Jerry: Point well taken. Mercenarying is one thing. But being a soldier-of-fortune...well, anybody can do that. The term has acquired a negative connotation these days, but I never said I was out for 100% popularity.

"I think the true adventure is tackling something that you ache for no matter what anyone says." Bravo, sir. Well spoken.

A new definition of adventure? I'll see to it.

Don't forget that taking your picture was a big deal back in those days. Even the barbarians got all gussied up for a photo op.

Mary: You're so right! All history is fascinating if it's approached properly. Even the minutes of the Hague Convention. There are all kinds of adventures; martial and non-martial. The point is to find the ones that satisfy your innermost soul and leave you with no regrets.

Whip those Chinese frat boys into shape. Haha, I'm glad the little photo math session was effective.

Me? A history teacher? You flatter me.

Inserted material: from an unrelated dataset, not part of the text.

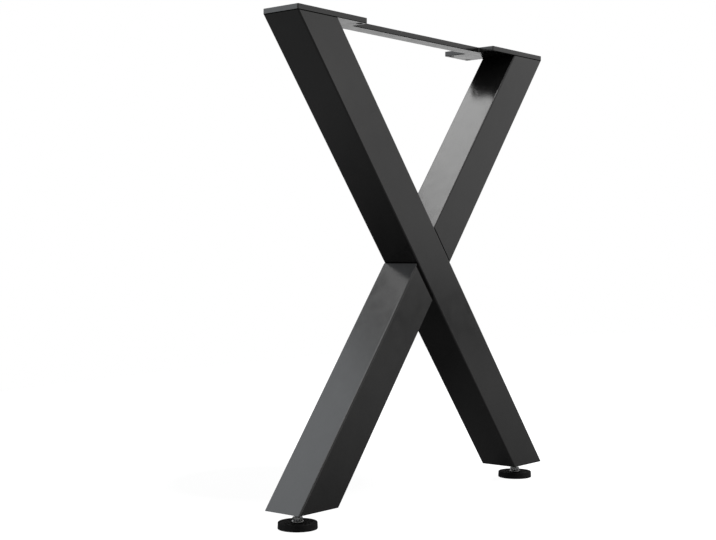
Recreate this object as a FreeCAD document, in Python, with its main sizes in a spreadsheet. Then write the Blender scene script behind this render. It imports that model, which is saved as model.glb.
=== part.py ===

I haven't got the patience to teach, only to proselytize.

Jane: Ain't it though? I never get tired of reading stories like Ward's, even if people get shot in the jaw. You hit the nail on the head. Reading things like this make me wild with impatience to just give away my possessions, stow away on board ship, free myself of all earthly and material attachments, and (with nothing, therefore, to lose) see what awaits me over the horizon. If you can make peace with leaving loved ones behind, breaking hearts, making enemies, enduring tragedies, defeats, chaos...well, if the kleos you gain is enough to see you through to the end of your life, and let you die in bed (or on the battlefield) in peace, well...then you've attained the magic ratio somehow.

You're right. Boarding a ship isn't the solution. I might just wind up in the middle of nowhere. But there's something to being in the right place and the right time (and having put yourself there). I just have to watch for my opportunity, and be sure to recognize it for what it is, and make the most of it.

Thanks for the illumination, friend.